More photographs are nice, of course, but quantity alone is not the point. The real value is perspective.

Weddings are emotional, fast-moving and slightly gloriously chaotic. You will not see half of what happens on your own day. You will be in it, which is exactly as it should be. Two photographers can show you the bits you missed without turning your wedding into a photoshoot marathon.

That might be your guests arriving and spotting the flowers for the first time. It might be your partner’s nerves before the ceremony. It might be your best mate fixing your outfit, your mum squeezing someone’s hand during the vows, or your grandparents on the dance floor looking like absolute legends.

Those aren’t filler images. They are the texture of the day.

One Photographer vs Two Photographers

So which option should you choose?

If you are having a smaller, simpler wedding and you are happy for your coverage to focus on the key beats, one photographer may be all you need. If your wedding includes separate prep, lots of guests, layered family moments or a strong desire for candid storytelling, two photographers are usually the stronger fit.

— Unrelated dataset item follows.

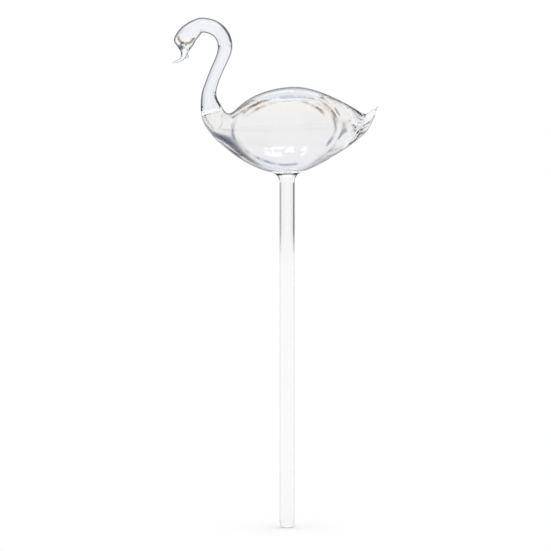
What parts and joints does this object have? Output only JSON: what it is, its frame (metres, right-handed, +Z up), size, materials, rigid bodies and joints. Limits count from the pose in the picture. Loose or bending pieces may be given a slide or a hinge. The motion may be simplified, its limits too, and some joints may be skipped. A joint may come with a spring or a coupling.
{
  "type": "watering globe",
  "caption": "Clear glass watering globe in the form of a swan: a hollow body and neck fused onto a long hollow stem with an open nozzle.",
  "frame": {"origin": "middle of the open mouth at the lower end of the stem, in the plane of its lip", "axes": "+Z up the stem's axis; the swan looks along -X; Y = 0 is the plane of symmetry"},
  "size_m": [0.1079, 0.043, 0.2681],
  "materials": {
    "clear_glass": "clear, fire-polished"
  },
  "bodies": {
    "root": {"nozzle": "clear_glass", "stem_tube": "clear_glass", "stem_seal": "clear_glass", "body_bulb": "clear_glass", "tail_point": "clear_glass", "neck_tube": "clear_glass", "head_bulb": "clear_glass", "bill_hook": "clear_glass", "chin_bead": "clear_glass"}
  },
  "joints": []
}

The better question is not which option sounds grander. It is which option matches how you want to experience the day and remember it later.

For many couples, particularly those who want things to feel relaxed and emotionally true, two photographers offer breathing room. They make it easier to tell the whole story without making the day feel staged. That is exactly why at Stories Of I Do, every package includes two photographers – not as a flashy add-on, but because it gives couples more calm, more coverage and more of the real stuff.

And really, that is the heart of it. Your wedding day will move quickly, beautifully and a little wildly. Choose the kind of coverage that lets you live it fully, knowing the teary vows, the big belly laughs and the blink-and-you-miss-it magic are being quietly gathered while you get on with being in love.